Neither Taylor nor the leadership of the Star Tribune have revealed the price on the agreement announced this past week. Ken Doctor, a news industry analyst who runs a blog called Newsonomics, estimates that the property will go for around $100 million.

Bezos paid $250 million for the Washington Post last year, and Henry paid $70 million for the Boston Globe in a deal that included the newspaper's land.

Each of the recent newspaper purchasers has brought a distinct approach. Bezos, who has reportedly approved increased investment in the Post, is widely seen as hands-off, with a strategic eye to the digital future of news. Henry has rolled up his sleeves and gotten to work in Boston — even taking the title of publisher. Buffett, who favors smaller newspapers in markets with little competition, appears completely removed from his newspapers' operations.

Taylor, 72, a self-made billionaire who grew up on a Minnesota farm and built an empire of businesses starting with wedding invitations and now including the Timberwolves and Lynx basketball teams, has said he will not take on a managing role at the Star Trib­une, though he might put a family member on the board. By his own account, he will lean on the company's existing management, led by Publisher Michael Klingensmith, a former Time Inc. executive who grew up in Fridley and came back to try to turn around his hometown paper.

"It's a management team that has acted smartly," said Doctor, a former managing editor at the St. Paul Pioneer Press. "With Taylor and his M.O. of owning many, many businesses, it's kind of like Warren Buffett. You want a business that is well-run."

Mutter said Taylor and the other wealthy new media owners across the country hearken back to an earlier era, when owning a newspaper was more of a way to stake a claim in a community than a way to make money.

"In the history of publishing in North America, people bought newspapers for fun, clout and profit," Mutter said. "And profit wasn't always even the number one reason."

Up until the 20th century, most newspapers were owned by individuals and backed by political parties, Mutter said. Only after World War II did the number of newspapers start to shrink, publishers realized that they needed the biggest possible audience in order to charge more for advertising, and newspaper companies started to go public.

As Benton, of the Nieman Lab, has noted, there has been a bit of a trend in owners of sports teams buying — or trying to buy — major metro newspapers. Henry owns both the Globe and the Boston Red Sox. In Louisiana, New Orleans Saints owner Tom Benson tried but failed to buy the Times-­Picayune. Dodgers owner Mark Walter has expressed interest in buying the Los Angeles Times.

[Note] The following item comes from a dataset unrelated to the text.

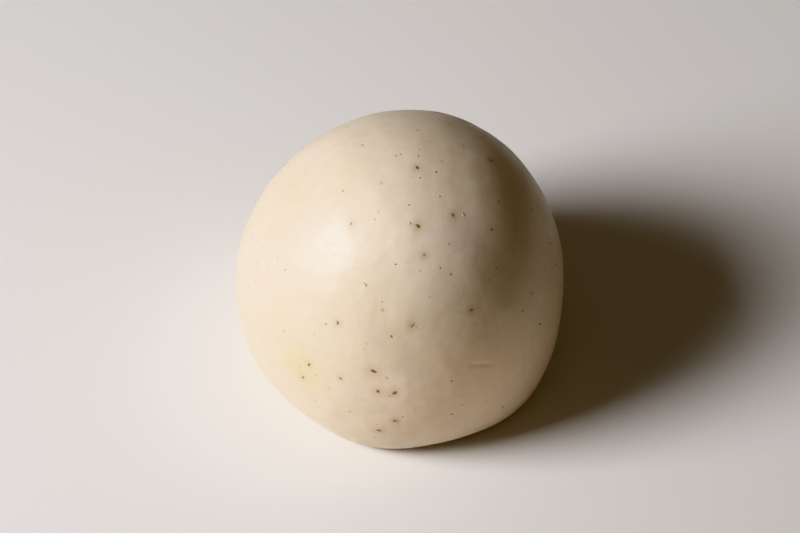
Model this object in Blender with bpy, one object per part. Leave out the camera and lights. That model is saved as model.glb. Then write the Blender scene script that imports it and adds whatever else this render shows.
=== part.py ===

As it turns out, the same pool of high-net-worth people who have the means to buy a sports team also are the ones who can buy a newspaper. Outside of sports teams and newspapers, there aren't many other trophy purchases available in a given metro area.

"Other than the newspaper and the sports teams, what else is there?" Mutter said. "You can't own the museum, you can't own the symphony."